Managers at Nebraska-area nonprofits responding to a recent survey anticipate losing $15.5 million in 2021 due to COVID-19. And while about one-third feel more stable compared to March 2020, 16% said they feel less stable.
“Although full impact of the COVID-19 pandemic is still unfolding, it has already laid bare deep inequities and the human and the economic toll of years of under-investment in critical systems and needs — including nonprofits and the people and communities they serve,” according to “Pulse Poll #4: The COVID-19 Crisis in Nebraska and Southwest Iowa’s Nonprofit Community,” a survey conducted in April by the Nonprofit Association of the Midlands (NAM).
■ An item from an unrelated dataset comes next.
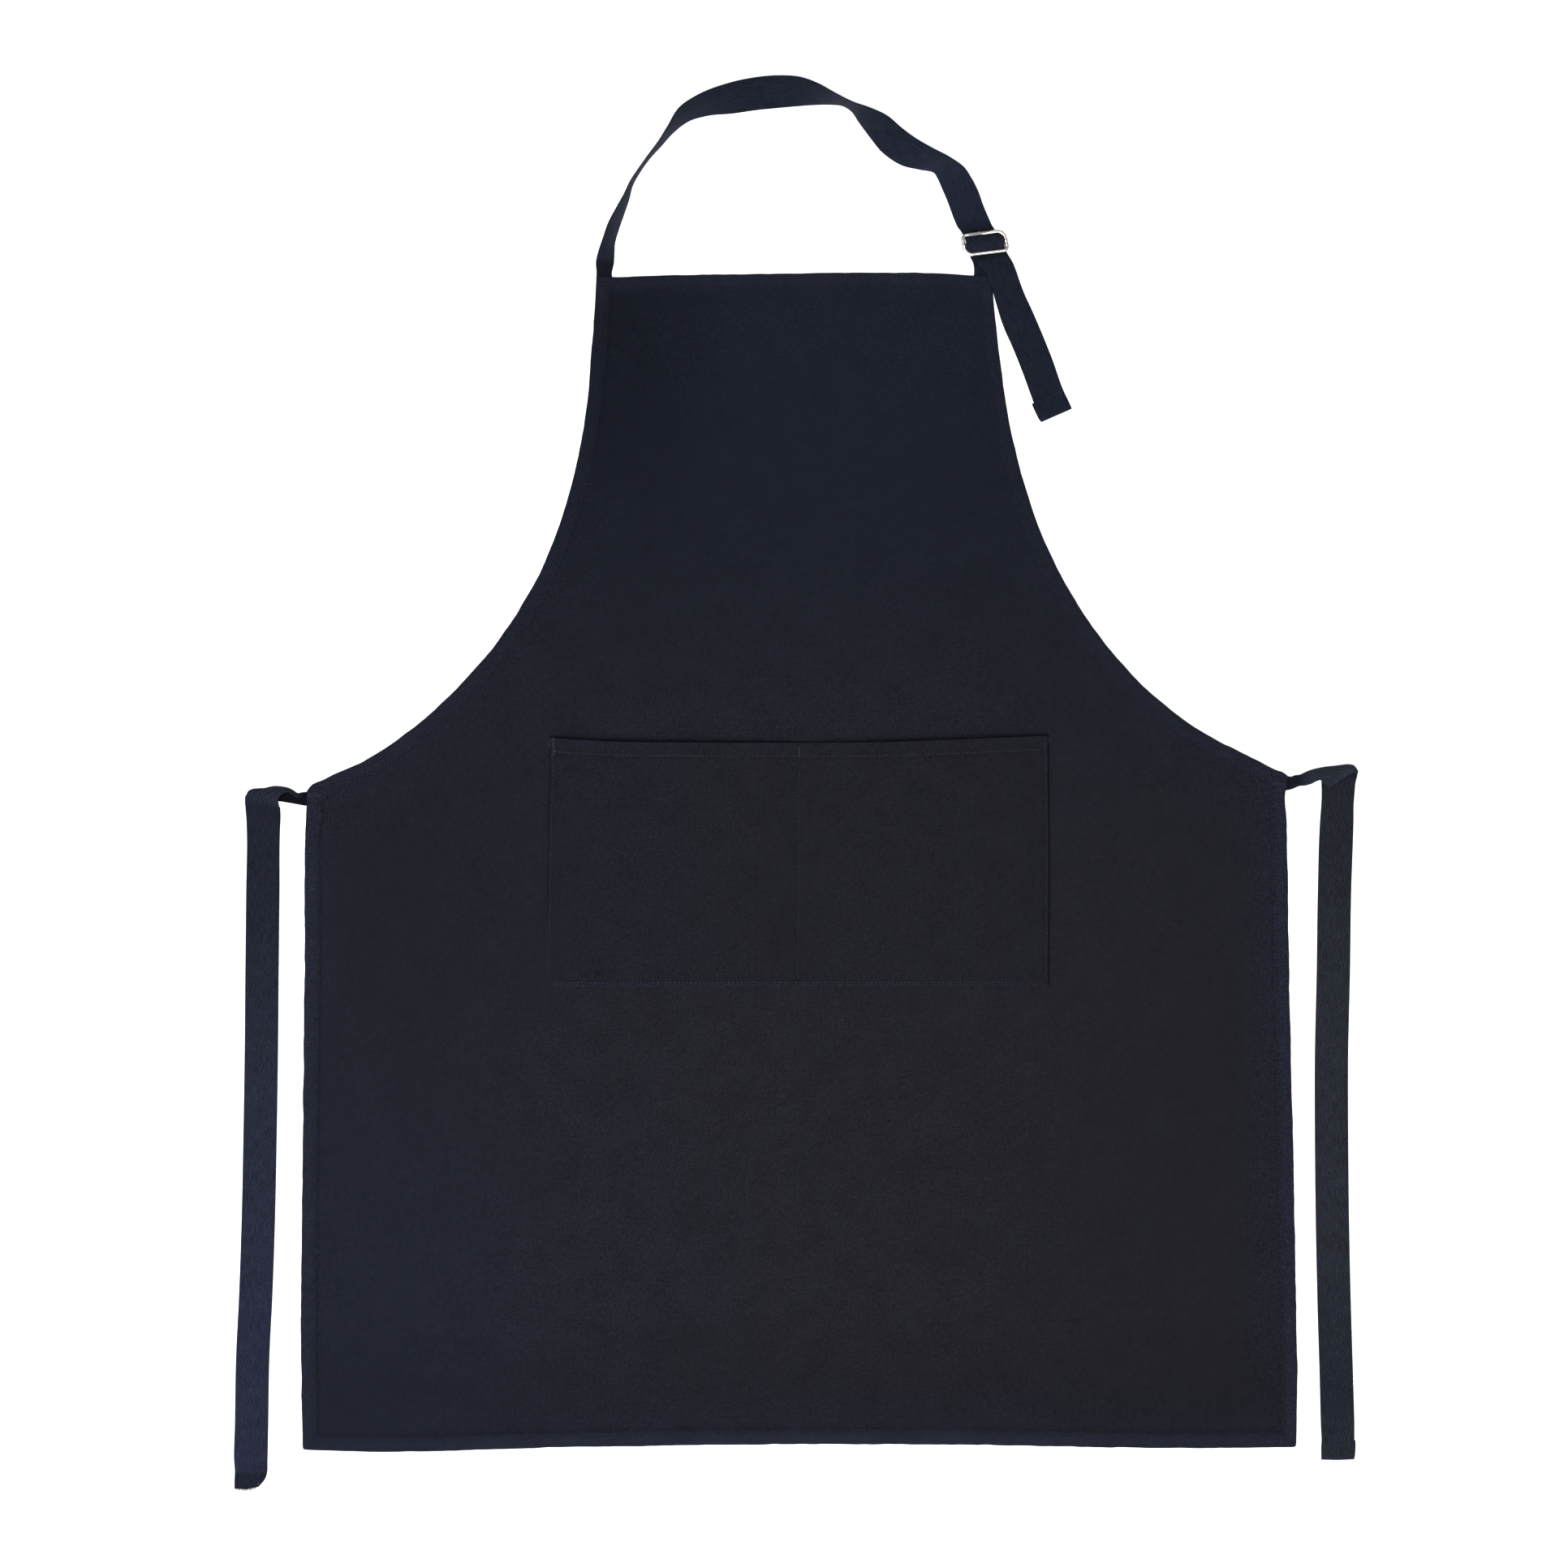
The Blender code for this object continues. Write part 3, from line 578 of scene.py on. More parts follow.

The majority (56%) of more than 13,000 nonprofits in Nebraska operate with less than $250,000 in net assets, according to the Omaha-based NAM, which serves Nebraska and Western Iowa. One in 11 Nebraskans work for a nonprofit and many of the organizations serve those individuals hit hardest by job loss as a result of the pandemic.
“Times of crisis underscore the continuing importance of nonprofits, as providers of immediate care and assistance, economic stability, spiritual comfort, news, education, mental health counseling, environmental stewardship, outlets of grief, hope and inspiration, and as a strong partners in developing short-and long-term solutions to address inequity and comprehensive social problems.”
More than one-quarter of the 159 nonprofits surveyed said they have six to 12 months of cash reserves on hand and 37% said they have four to six months. Only 18% said they have more than 12 months of cash on hand, the same percentage that said they have only one to three months on hand.
“Past experience has shown that economic downturns typically hit nonprofits immediately, while economic recovery reaches the nonprofit community much later than other sectors,” according to the eight-page report. “After many years of underfunding of vital infrastructure and supports, a significant infusion of funds is needed now, and more will be needed for the long term.”
Most nonprofits anticipate being back to pre-covid stability in the next 12 to 24 months but that timeline varied across the sector.
There were five positive outcomes from COVID-19 identified in the poll results:
- Virtual programming and training;
- Expanding services;
- Increased collaboration; and,
- Flexibility that led to innovation.
Almost half of respondents canceled programs or events, with a corresponding reduction in revenue, this past April, compared with 84% in the March 2020 poll.
Budgetary implications related to strains on the economy remain high among respondents, at 64% this past spring, compared with 70% a year earlier. The impact of COVID also continues on the distribution of services to clients and communities (53% in 2021, 69% in 2020) and of supplies or services provided by partners (30% versus 40% last year). Increased and sustained staff and volunteer absences were down to 39% among respondents, from 51% at the start of the pandemic.
More than 50% nonprofits polled in March 2020 said they canceled a major event or fundraiser because of the crisis. When polled in April 2021, less than one in five said they canceled a major event or fundraiser. Moving events or fundraisers online occurred at about the same pace, with 20% of nonprofits saying they did so in March 2020 compared with 21% in April 2021.
When will Nebraska-area nonprofits return to a physical office space? More than a third said they are already back in their physical space but 14% said they never left a physical space. About 8% said they never had a physical space while 7% anticipate a return in fall 2021 and 2% anticipated a spring 2021 return.